Том 1. Уэверли | страница 17



У Скотта нередко встречаются и фактические ошибки в Датах, в биографиях исторических деятелей и т. д. Но это неважно: по его мнению, для исторического романиста самое главное — интерпретировать события так, чтобы современный читатель понял их и заинтересовался ими: «Если вы хотите возбудить интерес, передавайте ваш сюжет в свете нравов той эпохи, в которую мы живем, и на ее языке... Ради многочисленных читателей, которые, надеюсь, будут с жадностью поглощать эту книгу, я объяснил на современном языке наши старые нравы и углубил характеры и чувства моих персонажей, так что современный читатель, полагаю, не ощутит отталкивающей сухости чистой археологии».[9]
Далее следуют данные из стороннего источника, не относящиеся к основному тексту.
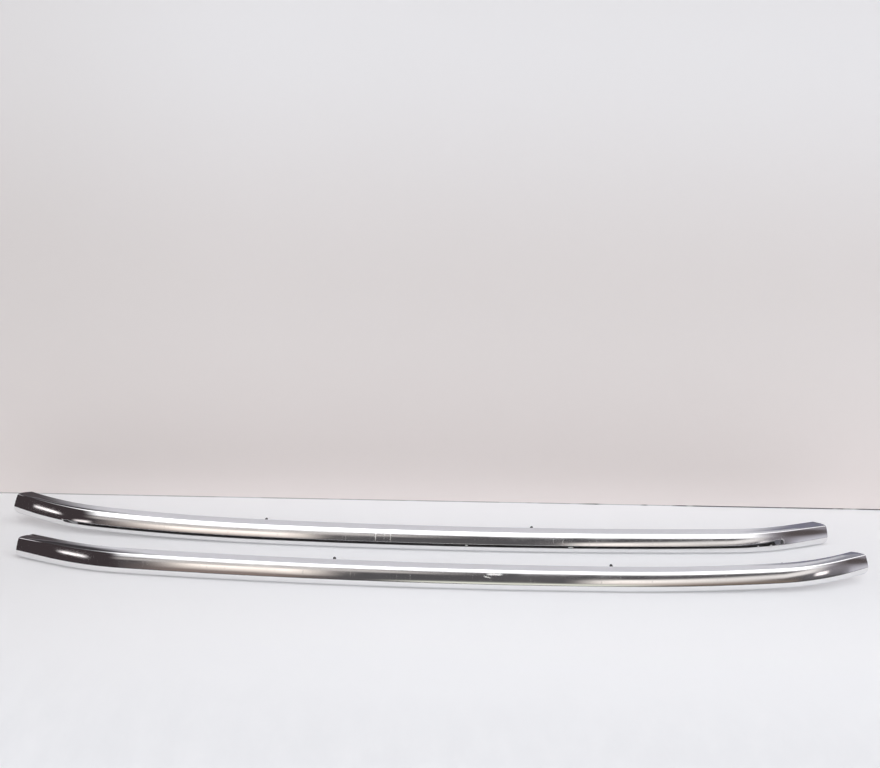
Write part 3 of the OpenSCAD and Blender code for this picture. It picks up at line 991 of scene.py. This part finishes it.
# The room: a bright ceiling above a dark lower half, with darker and brighter things standing in it.
# Each has the side (-1 to 1) and the height in degrees where it stands, its half sizes, its lean, its
# softness and its colour. A camera ray sees a plain pale background instead.
CEILING = (1.86, 1.86, 1.88, 1)
CEILING_FROM = (20.2, 21.4)
DARK_ROOM = (0.098, 0.094, 0.098, 1)
PALE = (0.80, 0.80, 0.81, 1)
IN_THE_ROOM = (
    ("ceiling beam", 0.0, 97, 1.2, 9, 0, 0.3, (0.50, 0.50, 0.53, 1)),
    ("dark left side", -0.77, 35, 0.48, 80, 0, 0.17, (0.050, 0.040, 0.043, 1)),
    ("grey pillar", 0.85, 41, 0.35, 28, 0, 0.35, (0.30, 0.28, 0.31, 1)),
    ("left lamp glow", -0.170, 16.2, 0.072, 3.2, 0, 0.5, (1.7, 1.55, 1.42, 1)),
    ("ceiling's left rim", -0.14, 19.0, 0.17, 1.1, 0, 0.45, (0.62, 0.58, 0.56, 1)),
    ("left haze", -0.19, 7, 0.080, 8, 0, 0.6, (0.26, 0.205, 0.185, 1)),
    ("right lamp glow", 0.265, 14.2, 0.070, 2.2, 6, 0.35, (1.2, 1.12, 1.06, 1)),
    ("right lamp's foot", 0.28, 10.6, 0.06, 2.6, 0, 0.5, (0.66, 0.57, 0.52, 1)),
    ("right rim", 0.43, 17.4, 0.14, 1.9, 14, 0.5, (0.92, 0.88, 0.86, 1)),
    ("low daylight", 0.125, 6.2, 0.13, 5.0, 0, 0.35, (0.82, 0.82, 0.72, 1)),
    ("far doorway", 0.36, 5.0, 0.09, 8, 0, 0.5, (0.21, 0.17, 0.145, 1)),
    ("left streak", -0.598, 18.3, 0.075, 1.1, -10, 0.4, (1.9, 1.8, 1.8, 1)),
    ("left ceiling gap", -0.80, 75, 0.09, 12, 0, 0.3, (1.4, 1.35, 1.4, 1)),
    ("right streak", 0.580, 15.0, 0.035, 1.5, 8, 0.4, (1.6, 1.5, 1.5, 1)),
    ("right tip shade", 0.82, 24, 0.16, 5, 0, 0.5, (0.10, 0.085, 0.085, 1)),
    ("low right light", 0.88, 5, 0.14, 11, 0, 0.4, (0.58, 0.57, 0.63, 1)),
    ("dark skirting", 0.1, -1.2, 1.0, 2.6, 0, 0.15, (0.06, 0.055, 0.055, 1)),
)


# The light of the room, as a world
def room():
    world = bpy.data.worlds.new("room")
    world.use_nodes = True
    tree = world.node_tree
    towards = parts_of(tree, added(tree, "TexCoord").outputs["Generated"])
    to_the_front = reckoned(tree, "MULTIPLY", towards[1], -1.0)
    height = reckoned(tree, "DEGREES", reckoned(tree, "ARCTAN2", towards[2], to_the_front))
    place = flat_place(tree, towards[0], height)
    colour = mixed(tree, ranged(tree, height, *CEILING_FROM), DARK_ROOM, CEILING)
    for name, side, high, half_wide, half_high, leaning, softness, tone in IN_THE_ROOM:
        mask = in_spot(tree, place, (side, high), (half_wide, half_high), leaning, softness)
        colour = mixed(tree, mask, colour, tone)
    camera_ray = added(tree, "LightPath").outputs["Is Camera Ray"]
    fed(tree, tree.nodes["Background"].inputs["Color"], mixed(tree, camera_ray, colour, PALE))
    return world


bpy.context.scene.world = room()
bpy.context.scene.view_settings.view_transform = "Standard"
Скотт утверждает, что это — естественное право всякого художника, независимо от того, изображает ли он современность или историю: «Я нисколько не перешел за пределы свободы, на какую имеет право автор художественного произведения». Романист не должен слишком увлекаться археологией. Не следует так резко отделять древнее от современного и забывать о «широком нейтральном пространстве, то есть о той массе нравов и чувств, которые одинаково свойственны и нам и нашим предкам, которые перешли к нам от них неизменившимися, или же, возникая из самой сущности свойственной всем нам природы, могут существовать одинаково во всякую эпоху... Страсти, источники, которые их порождают во всех их проявлениях (то есть чувства и нравы), — одни и те же во всех званиях и состояниях, во всех странах и во все века; а отсюда следует... что воззрения, умственные навыки и поступки, хотя и подвергаются влиянию различных условий социальной жизни, все же в конце концов должны иметь между собою много общего».[10]

Рассуждения эти имеют важное принципиальное значение. Они устанавливают новый взгляд на исторический процесс и на его носителя — человека. Рационалистам XVIII столетия почти все предыдущие исторические эпохи казались варварскими и смешными, а их суеверия — заблуждениями, заслуживающими одного только презрения. Скотт пытался глубже понять прошедшие исторические эпохи, утверждая, что страсти и чувства во все эпохи одинаковы по существу, хотя и различны по форме.

Просветители XVIII века считали культуру своей эпохи единственной «настоящей», почти все остальные национальные культуры Запада и Востока были отвергнуты как нелепость и недоразумение. Скотт уничтожает эту нетерпимость в отношении инонациональной, чуждой по форме культуры. Сословное и классовое презрение к «черни», к невежественному народу, столь характерное для аристократических и образованных кругов Европы, также отвергнуто Скоттом во имя более справедливого, более гуманного исторического миропонимания.